*OBJECTIVE:*
Each line of the data that includes the string "from" is to be copied out.

•••••

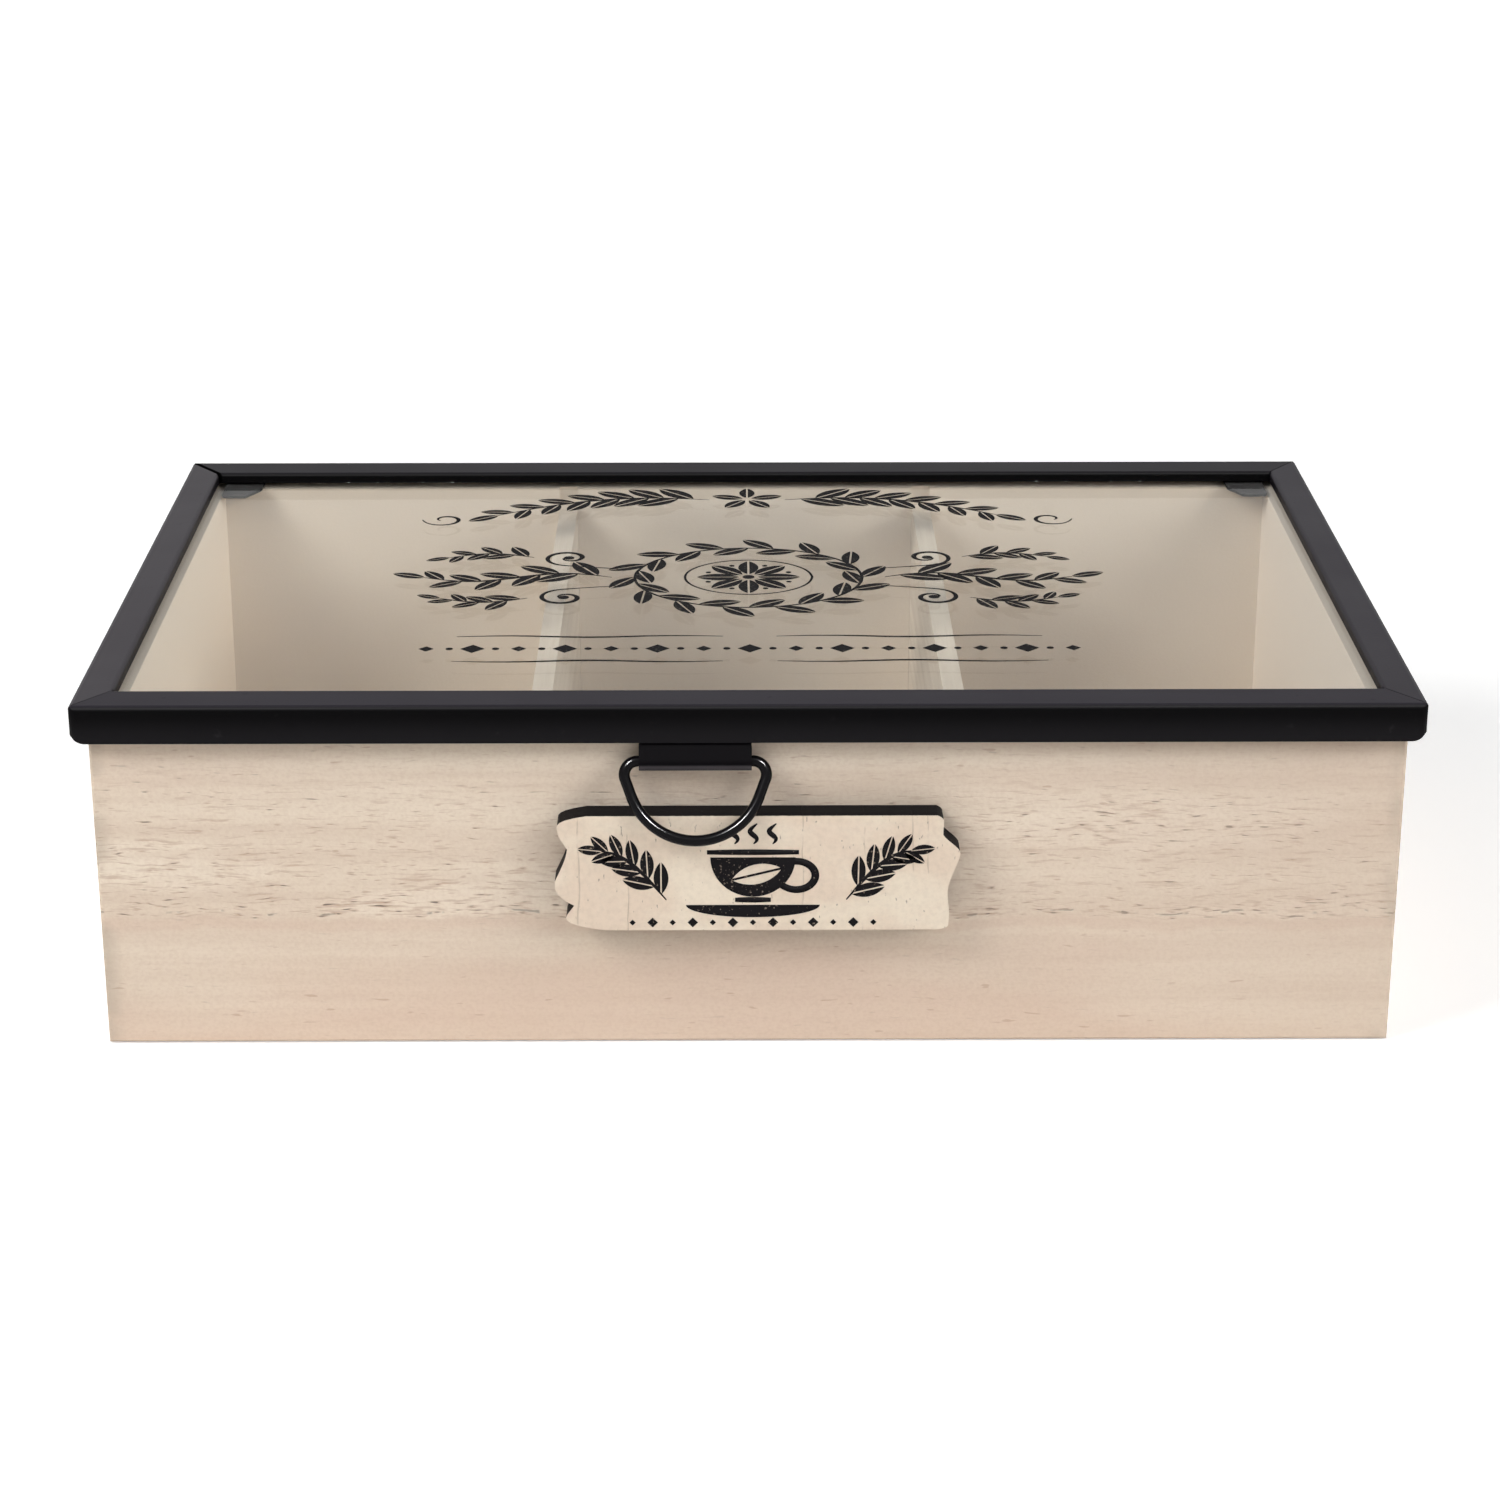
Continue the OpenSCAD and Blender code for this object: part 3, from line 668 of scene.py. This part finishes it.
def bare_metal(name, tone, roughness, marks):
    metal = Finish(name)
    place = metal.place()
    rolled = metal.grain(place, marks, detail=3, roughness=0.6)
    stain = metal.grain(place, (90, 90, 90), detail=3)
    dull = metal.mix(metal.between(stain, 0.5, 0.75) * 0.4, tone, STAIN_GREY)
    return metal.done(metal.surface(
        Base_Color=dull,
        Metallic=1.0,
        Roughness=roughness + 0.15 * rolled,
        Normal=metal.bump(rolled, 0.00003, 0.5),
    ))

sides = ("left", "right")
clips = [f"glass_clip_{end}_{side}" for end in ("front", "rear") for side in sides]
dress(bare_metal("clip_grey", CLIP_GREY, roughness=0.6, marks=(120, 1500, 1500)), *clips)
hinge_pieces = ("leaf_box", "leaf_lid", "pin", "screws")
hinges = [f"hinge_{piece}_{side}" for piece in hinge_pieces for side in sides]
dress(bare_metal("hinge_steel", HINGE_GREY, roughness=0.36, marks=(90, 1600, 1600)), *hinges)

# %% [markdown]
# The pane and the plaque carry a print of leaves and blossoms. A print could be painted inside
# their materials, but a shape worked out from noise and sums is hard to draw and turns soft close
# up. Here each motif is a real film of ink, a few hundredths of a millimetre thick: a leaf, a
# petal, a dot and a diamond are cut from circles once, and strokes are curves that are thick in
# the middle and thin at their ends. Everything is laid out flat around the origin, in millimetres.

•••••

*RESULT OF THE TASK:*
Continue the OpenSCAD and Blender code for this object: part 3, from line 668 of scene.py. This part finishes it.
# their materials, but a shape worked out from noise and sums is hard to draw and turns soft close
# petal, a dot and a diamond are cut from circles once, and strokes are curves that are thick in